--- BEGIN Dataset excerpt ---
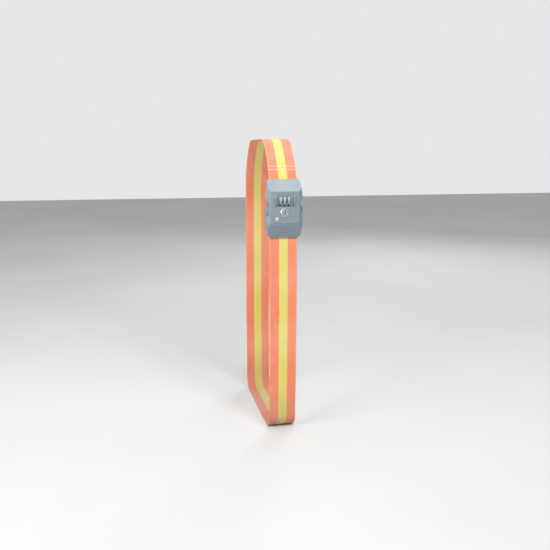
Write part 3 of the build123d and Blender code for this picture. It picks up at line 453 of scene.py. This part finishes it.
class Finish:
    """A node material and short ways to add its nodes."""

    def __init__(self, name, roughness, **sockets):
        self.material = bpy.data.materials.new(name)
        self.material.use_nodes = True
        self.tree = self.material.node_tree
        self.shader = self.tree.nodes["Principled BSDF"]
        self.shader.inputs["Roughness"].default_value = roughness
        for socket, value in sockets.items():
            self.shader.inputs[socket.replace("_", " ")].default_value = value

    def node(self, kind, settings=None, **links):
        """Add a node, set its properties, and link or set its named inputs."""
        made = self.tree.nodes.new(kind)
        for key, value in (settings or {}).items():
            setattr(made, key, value)
        for key, value in links.items():
            self.feed(made.inputs[int(key[1:]) if key[0] == "i" and key[1:].isdigit() else key], value)
        return made

    def feed(self, socket, value):
        """Link a socket to a node's first output or to an output, or set its value."""
        if isinstance(value, bpy.types.Node):
            self.tree.links.new(value.outputs[0], socket)
        elif isinstance(value, bpy.types.NodeSocket):
            self.tree.links.new(value, socket)
        else:
            socket.default_value = value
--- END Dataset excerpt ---
Print exactly, and only, the lines beginning at the top of the listing and ending at the line with "node material and".

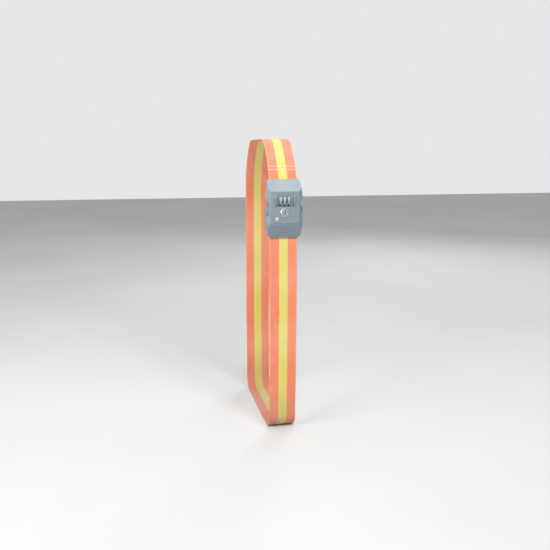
Write part 3 of the build123d and Blender code for this picture. It picks up at line 453 of scene.py. This part finishes it.
class Finish:
    """A node material and short ways to add its nodes."""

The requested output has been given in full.